There’s no clear winner yet. The answer depends on:
- Application: Chemistry simulations might favor trapped ions (high fidelity). Fast optimization might favor superconducting (speed).
- Timeframe: Near-term = superconducting or trapped ion. Long-term fault-tolerance = unclear (maybe topological, maybe hybrid).
- Engineering maturity: Superconducting leverages semiconductor fabs. Trapped ion leverages atomic physics.
Hybrid approaches
Some systems combine modalities:
- Superconducting qubits + optical interconnects (networking superconducting chips)
- Trapped ion + photonic links (distributed quantum computing)
- Classical co-processors for error correction (every platform needs this)

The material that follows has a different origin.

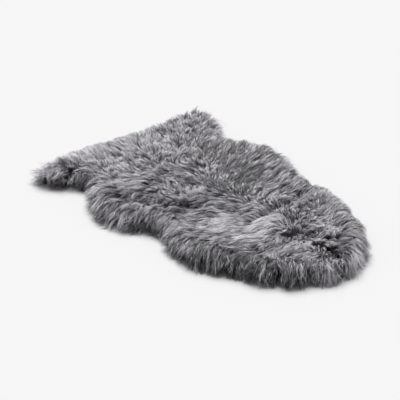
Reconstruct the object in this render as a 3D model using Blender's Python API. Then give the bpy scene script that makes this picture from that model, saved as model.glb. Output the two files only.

The future might not be “one platform wins”—it might be “heterogeneous quantum systems.”
What to track
- Gate fidelity trends (are we reaching 99.9%+ reliably?)
- Qubit count vs coherence tradeoffs (more qubits but worse quality isn’t always better)
- Error correction demonstrations (who shows logical qubits first?)
- Cost-per-qubit trajectories (manufacturing learning curves)
No platform has achieved fault-tolerant logical qubits yet. Until then, the race is open.